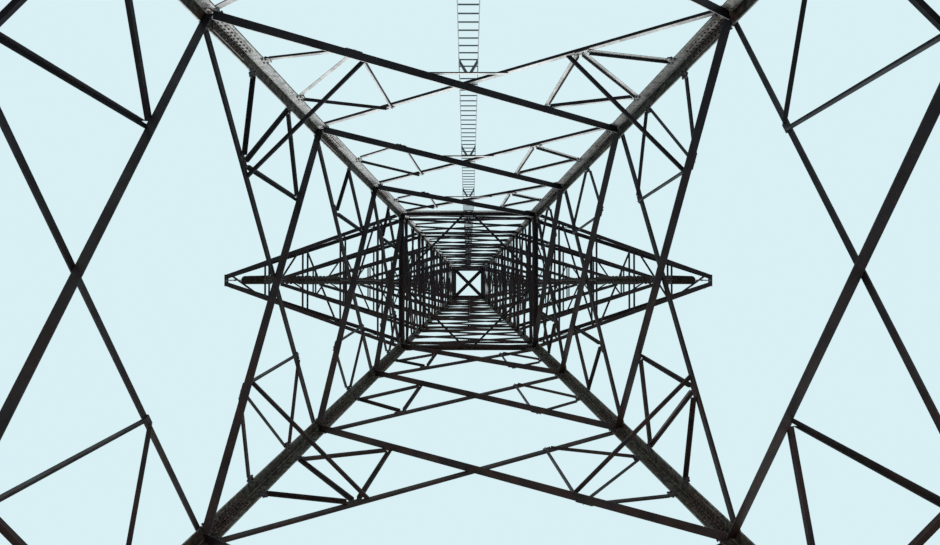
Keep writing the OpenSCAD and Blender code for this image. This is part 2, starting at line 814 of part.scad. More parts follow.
color(steel) lower_leg(1, -1);  // leg_front_right
color(steel) lower_leg(1, 1);  // leg_back_right
color(steel) lower_leg(-1, 1);  // leg_back_left
color(steel) lower_leg(-1, -1);  // leg_front_left
color(steel) upper_leg(1, -1);  // upper_leg_front_right
color(steel) upper_leg(1, 1);  // upper_leg_back_right
color(steel) upper_leg(-1, 1);  // upper_leg_back_left
color(steel) upper_leg(-1, -1);  // upper_leg_front_left
color(dark_steel) base_bracing(0);  // base_bracing_front
color(dark_steel) base_bracing(1);  // base_bracing_right
color(dark_steel) base_bracing(2);  // base_bracing_back
color(dark_steel) base_bracing(3);  // base_bracing_left
color(dark_steel) lower_bracing(0);  // lower_bracing_front
color(dark_steel) lower_bracing(1);  // lower_bracing_right
color(dark_steel) lower_bracing(2);  // lower_bracing_back
color(dark_steel) lower_bracing(3);  // lower_bracing_left
color(dark_steel) body_bracing(0);  // body_bracing_front
color(dark_steel) body_bracing(1);  // body_bracing_right
color(dark_steel) body_bracing(2);  // body_bracing_back
color(dark_steel) body_bracing(3);  // body_bracing_left
color(dark_steel) base_girts();
color(dark_steel) corner_ties();
color(dark_steel) waist_frame();
color(dark_steel) top_frame();
color(steel) cross_arm(0, 1);  // cross_arm_1_right
color(steel) cross_arm(0, -1);  // cross_arm_1_left
color(steel) cross_arm(1, 1);  // cross_arm_2_right
color(steel) cross_arm(1, -1);  // cross_arm_2_left
color(steel) cross_arm(2, 1);  // cross_arm_3_right
color(steel) cross_arm(2, -1);  // cross_arm_3_left
color(steel) cross_arm(3, 1);  // cross_arm_4_right
color(steel) cross_arm(3, -1);  // cross_arm_4_left
color(steel) cross_arm(4, 1);  // cross_arm_5_right
color(steel) cross_arm(4, -1);  // cross_arm_5_left
color(steel) cross_arm(5, 1);  // cross_arm_6_right
color(steel) cross_arm(5, -1);  // cross_arm_6_left
color(steel) earth_wire_arms();
color(olive) insulators(0);  // insulators_1
color(olive) insulators(1);  // insulators_2
color(olive) insulators(2);  // insulators_3
color(olive) insulators(3);  // insulators_4
color(olive) insulators(4);  // insulators_5
color(olive) insulators(5);  // insulators_6
color(steel) ladder_lower();
color(steel) ladder_upper();
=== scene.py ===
import json
import math
import random

import bmesh
import bpy
from mathutils import Matrix, Vector


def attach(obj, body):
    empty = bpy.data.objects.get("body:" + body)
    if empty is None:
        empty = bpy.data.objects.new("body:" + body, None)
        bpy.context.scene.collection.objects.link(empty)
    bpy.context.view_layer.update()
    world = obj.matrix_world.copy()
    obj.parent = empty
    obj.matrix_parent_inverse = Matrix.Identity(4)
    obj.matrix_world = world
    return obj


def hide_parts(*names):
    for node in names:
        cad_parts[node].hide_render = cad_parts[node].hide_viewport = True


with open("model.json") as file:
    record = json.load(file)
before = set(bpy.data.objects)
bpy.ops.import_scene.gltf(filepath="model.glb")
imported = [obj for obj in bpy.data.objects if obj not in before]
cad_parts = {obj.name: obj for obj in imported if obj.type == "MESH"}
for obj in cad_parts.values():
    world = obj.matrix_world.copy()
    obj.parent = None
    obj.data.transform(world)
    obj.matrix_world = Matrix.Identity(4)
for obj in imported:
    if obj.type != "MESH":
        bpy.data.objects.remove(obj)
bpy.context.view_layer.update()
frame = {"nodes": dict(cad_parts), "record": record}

random.seed(7)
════
▶ WHAT YOU HAVE TO DO:
Exactly those lines that run from the line with "color(steel) cross_arm(3, 1);" through the line with "before = set(bpy.data.objects)" are to be reproduced; both end lines belong to the range.

▶ OUTPUT FOR THIS EXERCISE:
color(steel) cross_arm(3, 1);  // cross_arm_4_right
color(steel) cross_arm(3, -1);  // cross_arm_4_left
color(steel) cross_arm(4, 1);  // cross_arm_5_right
color(steel) cross_arm(4, -1);  // cross_arm_5_left
color(steel) cross_arm(5, 1);  // cross_arm_6_right
color(steel) cross_arm(5, -1);  // cross_arm_6_left
color(steel) earth_wire_arms();
color(olive) insulators(0);  // insulators_1
color(olive) insulators(1);  // insulators_2
color(olive) insulators(2);  // insulators_3
color(olive) insulators(3);  // insulators_4
color(olive) insulators(4);  // insulators_5
color(olive) insulators(5);  // insulators_6
color(steel) ladder_lower();
color(steel) ladder_upper();
=== scene.py ===
import json
import math
import random

import bmesh
import bpy
from mathutils import Matrix, Vector


def attach(obj, body):
    empty = bpy.data.objects.get("body:" + body)
    if empty is None:
        empty = bpy.data.objects.new("body:" + body, None)
        bpy.context.scene.collection.objects.link(empty)
    bpy.context.view_layer.update()
    world = obj.matrix_world.copy()
    obj.parent = empty
    obj.matrix_parent_inverse = Matrix.Identity(4)
    obj.matrix_world = world
    return obj


def hide_parts(*names):
    for node in names:
        cad_parts[node].hide_render = cad_parts[node].hide_viewport = True


with open("model.json") as file:
    record = json.load(file)
before = set(bpy.data.objects)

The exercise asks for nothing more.